I woke up with the heavens open…and Alan scurrying around pulling plugs out of the wall…phone, computer, electricity…you name it…out it came. On Vemara my concern is figuring out where the rain plans to come in next so I can keep my computers, books and files one step ahead of the deluge. Exploding modems and burnt property are not my principal concern. Nowadays I disconnect the computer and all its ancillary pieces from the power supply when I turn it off and pull the plug out from the shore supply up on the bank when I go to town.

In England we start to count when we see a lightning flash…and then wait for the thunder. This tells us if the storm is coming closer or going away. Knowing gives us a spurious sense of control. The rule of thumb is 5-seconds per mile as lightning really shifts compared to the 775 miles per hour that sound takes to rumble across the heavens…at 70oF.

ewi&lindh

Rules are meant to be broken. This particular Baltic Storm decided to sit over Ljusterö and not budge for an hour while discharging itself at any earthly target…like Jennie’s cat…that took its fancy. How sweet to be a cloud floating in the blue…particularly an incredible Little Cloud from which a gold string is dangling…psst…cue for a song.

More often than not Rye Lightning comes wrapped in a howling gale so counting seconds makes sense as the storm clouds have direction as well as attitude. At sea with your mast erect and ready to greet the storm the fine art of spotting a squall before it hits you is something you get quite good at…after a knockdown or two.

At night Connie and I would reef the main sail unless we were becalmed…when you need to catch all the breeze you can get. And this happens. In 2001 returning from Morlaix on the North Brittany Coast with Dmitri Le Pêcheur Pinschof as cabin boy bound for his cousin’s wedding…and an engine out of commission…we managed it for three days in mid Channel on the Autumn Equinox. This feat has been rivalled just once in the Annals of Rye Nautical History…when Connie and Helena drifted with the tide in the shipping lanes in mid-channel in September 1998.

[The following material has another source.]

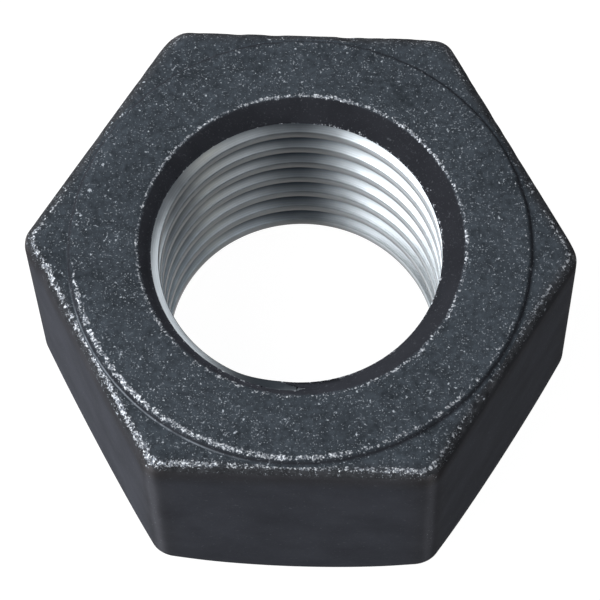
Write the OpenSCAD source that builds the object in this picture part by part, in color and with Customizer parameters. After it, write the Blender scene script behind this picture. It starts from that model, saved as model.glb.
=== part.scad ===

On our way back into town in the afternoon we called in on Sundviks Trädgård for Ekologiskt Odlade Grönsaker and a few dozen organic free range eggs. It is quite hard not to eat properly in Sweden. In England it is a struggle to avoid poisoning yourself with processed junk.

I was dropped at a bus stop somewhere in Stockholm’s northern suburbs and told to jump on the Number 177 bus. No problem. But where to jump off again? The juxtaposition of Solna, Vretten and Ulvsunda…where the bus went…to Sundbyberg…where I wanted to get off…was not immediately apparent. So I opted for caution and nostalgia and stayed aboard until we arrived at Brommaplan and familiar territory.

My ex-father-in-law Erik Lundell ran an Ironmonger Shop at Brommaplan for many years…he had a second one at Nockebytorg and a third somewhere else close by. He eventually sold out to Svenska Handelsbanken in the 1960s and bought a couple of apartment buildings on Byggmästarvägen in Abrahamsberg a ten minute walk away from the family home on Gurlitavägen. Interesting that both my parents and Ingrid’s parents were Homecomers and not Onward and Upwarders. After the war they wanted nothing more than to stay in a place they knew and had learnt to love. None of this roaming the world for pastures new…over the hill…or beyond the ocean blue.

From Brommaplan I went by Tunnelbana to Fredhemsplan to escalator myself down a hundred feet to the Orient Express. But not before another nostalgia stopover at one of my old haunts…the Konditori on St Eriksgatan just round the corner from Alan’s old apartment at Fleminggatan 111 where I spent many happy hours back in the ‘90s. Imagine my amazement to discover that the konditori was exactly the same as I left it. Even the Art Deco statue of the young girl with her bare breasts was still in place. In England the Womenslibbers…pronounce slibbers…and the Paedopolice would have had her locked up long ago. In fact little seems to have changed in the area as a whole.

The Socialist Bookshop on the corner has gone…replaced by a Hair Stylist and a Finger-Nail Boutique. But as signs of the time go this is modesty indeed. With Thoughts on Being Sixty on my blogging agenda there will be more to say on this and the imbalance creeping into our Rates of Life.